Another key concept in Redux, middleware, came soon after. If you're interested, I encourage you look back at some of the early PRs and issues. There was lots of back and forth between Dan and me (and other collaborators) about how to make Redux extensible, so that it's hard to remember who came up with what exactly. The way I remember it, Dan came up with the idea of what was later called "store enhancers," which we also sometimes called "Redux inception" (turns out, this is just a flavor of the Elm Architecture). I came up with middleware based on a pattern used by Flummox internally to support promises.
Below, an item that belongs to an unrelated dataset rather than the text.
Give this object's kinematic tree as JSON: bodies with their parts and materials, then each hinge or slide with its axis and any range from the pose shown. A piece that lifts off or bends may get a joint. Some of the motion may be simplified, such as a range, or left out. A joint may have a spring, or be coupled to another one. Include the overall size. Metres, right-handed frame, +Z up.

The truth, though, is that these patterns were the result of extensive collaboration and experimentation, so it would be wrong to attribute them to any one person.

Middleware and enhancers are perhaps the two bits of Redux that I'm most proud of, because it allowed us to keep Redux really small and focused, and enable amazing community projects like redux-saga and redux-observable. In other words, middleware and enhancers effectively killed the new-flux-framework-every-week trend because you no longer had to create an entire library to implement a single idea. Without this, I doubt the Redux community would have lasted as long as it has.

So that's the basic overview. There's so much detail that I've left out, but I've gone on too long already. Perhaps I'll cover the rest in my response to other questions :)

Dan Abramov's photo

Terrific answer by Andrew. I'd just add he's being humble, and middleware was mostly his design. I was just merging whatever PRs he was sending because I was busy trying to get my conf talk demo working :P.

But seriously, I suggest to read early issue and PR discussions, they're a lot of fun to revisit now.